Вошла хмурая спросонья медсестра с ночной инъекцией, зажгла свет.
— Чему радуемся? — спросила неодобрительно.
Соня не ответила, она боялась расплескать зародившуюся в ней жизнь.
— А Шурочка-то наша умерла, — уже прикрывая дверь, сказала медсестра.
Жизнь и смерть всегда неразлучны, как извечные противоборцы. И смерть побеждает в ста случаях из ста, последнее слово всегда за ней. Точку в конце повествования всегда ставит она.
Утренний обход задержался. Конференция затянулась — разбирают летальные исходы. Больные, которые знали Шурочку, плачут, особенно безутешны те, кому предстоит операция. Ее смерть для них — дурное предзнаменование: кто будет ждать их у дверей реанимации? А Макс спокоен или, скорей, отрешен. Соня зашла к нему, чтобы погоревать вместе, но он говорил о своем, энергично водя карандашом по листу бумаги, и она не поняла, знает ли он о Шуре. Собралась уходить, он остановил ее:
— Возьми это себе, я в любом случае не смогу — ни домой, ни туда. — Ямочки на щеках и подбородке, светлые ясные глаза, в глубине зрачков боль и страдание.

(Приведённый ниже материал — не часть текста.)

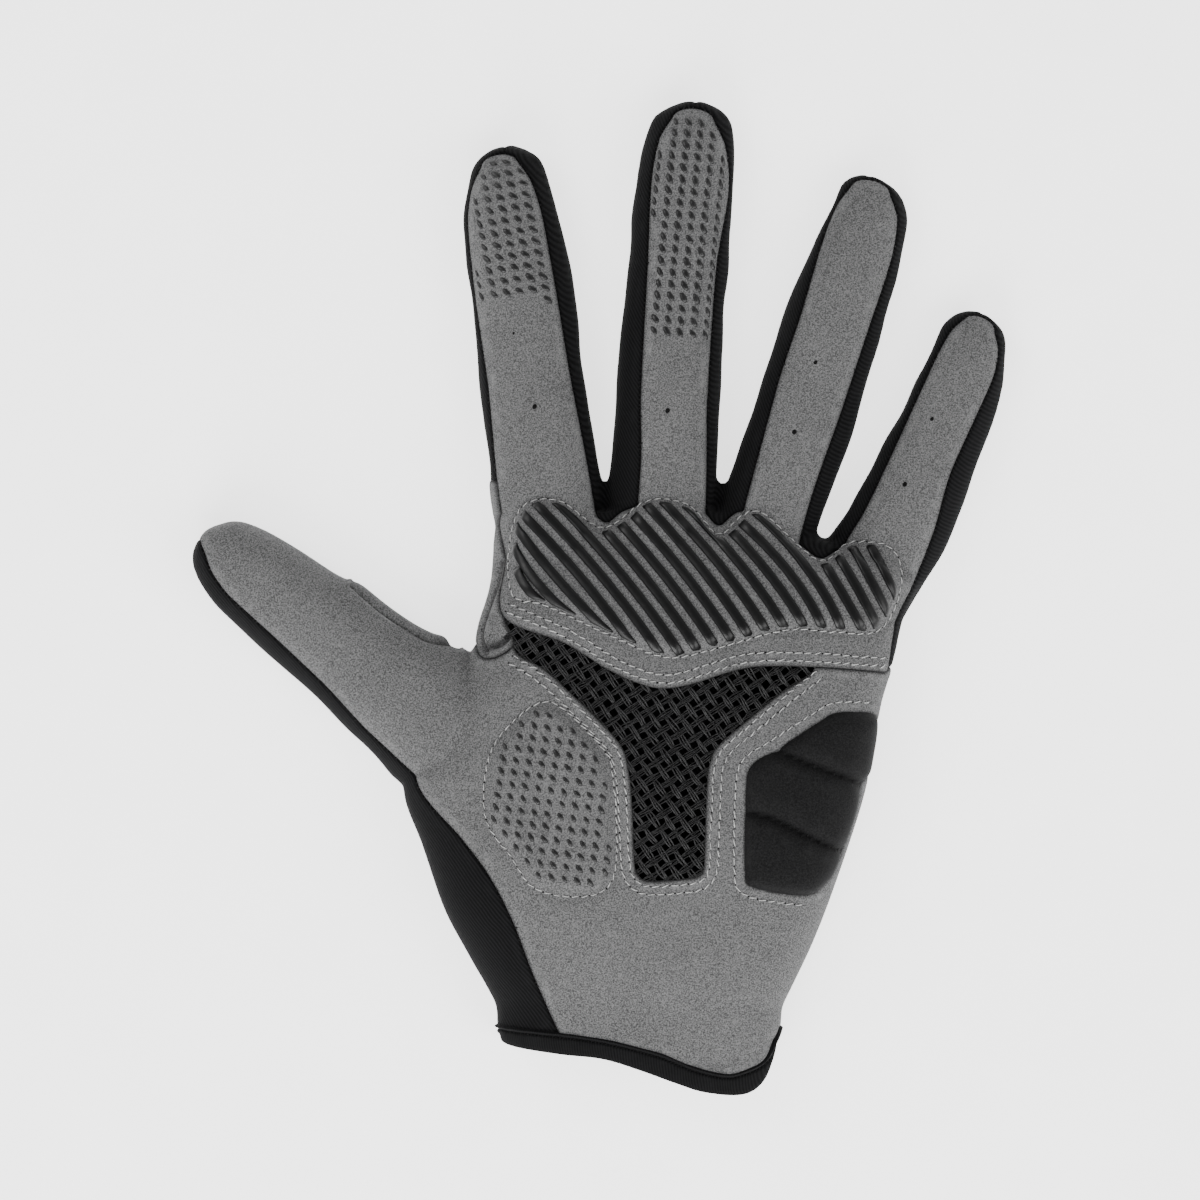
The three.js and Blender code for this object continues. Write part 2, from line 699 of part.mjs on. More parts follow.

Соня вернулась в палату, легла и накрылась с головой одеялом — спряталась от всех, как в детстве.
Устала. И ничего больше не хочет, только вчера вечером показалось, что случилась большая перемена, а сегодня все кажется полным бредом. Пусть пригласят психиатра, она готова.
Дверь в палату распахнулась. Соня выглянула из-под одеяла и ахнула так громко и выразительно, что вошедшие переглянулись, и Сонин врач что-то быстро зашептал на ухо незнакомцу в голубой хирургической робе.
Соня испугалась не на шутку: седина, усы, бородка — из ее конфабуляции. Точь-в-точь долгожданный Виктор Евгеньевич, Бог? Или Виконт?
Он хотел быть хирургом, и именно нейрохирургом: рассказывал приводящую ее в ужас историю про мертвую голову, которую купили в складчину в морге за три тысячи рублей для хирургической практики на настоящем макете. Соня затыкала уши, она никогда не смотрит триллеры, она с почти мистическим ужасом смотрела на руки Виконта, с обгрызенными ногтями и не могла представить, что этими руками он будет трепанировать чью-то голову, рассекать сосуды и ткани мозга, а потом ласкать ее, как ни в чем не бывало. Его руки пугали ее и отталкивали.
А сейчас она ждет прикосновения тонких пальцев, почти без ногтей, с мягкими чуткими подушечками, как самой интимной ласки, по остроте переживания она близка к наивысшей точке, к полному очищению, на грани яви и бреда, почти на исходе, когда в последних конвульсиях зарождается новая жизнь. Он приложил ухо к ее виску, как будто прислушивается к чему-то, упругая, колючая бородка едва касается ее щеки, губ, незнакомый густой больничный запах, смешанный с запахом дешевых сигарет, сквозь который пробивается мучительно знакомый другой — барбарис, любимое лакомство Виконта. Его дыхание щекочет ухо, Соня прикрыла глаза, сердце бухнуло вниз, взлетело вверх…
— Пульс неритмичный, давление скачет. Даем наркоз?
Подождите, подождите, она должна это узнать перед… началом…
— Виконт, это ты?
— Подождите минутку. Сейчас мы ее успокоим.
Тонкая шея с выпирающим кадыком, сглотнул судорожно. Соня хотела обнять его на прощание, но руки привязаны.
— Засыпай. После операции я буду ждать тебя, — шепнул ей Бог в самое ухо.
КАРТИНА ШЕСТАЯ
В затяжном прыжке
Бог шепнул ей в самое ухо: «Я буду ждать тебя после операции».
Это была первая мысль, которая вернулась к ней. Соня еще парила где-то в свободном пространстве за пределами своего тела, легкость — необычная, покой и радостное предощущение события. А вот и тело нашлось, медленно втекает в него, тесновато, и руки не помещаются, и все жмет, будто не в свой размер пытается втиснуться. Что-то не так. Короткий испуг, глубокий выдох. Есть! Поместилась. И уже пальцами может пошевелить и чувствует чье-то мягкое прикосновение к запястью.
Открыла глаза, все плывет и качается, яркий свет откуда-то сбоку.
— С возвращением.
— Виконт! — крикнула что было силы, но голоса своего не услышала.
— Помолчите пока, мы еще не вынули интубационную трубку. Потерпите.
Да она теперь готова терпеть хоть всю жизнь. Всю жизнь!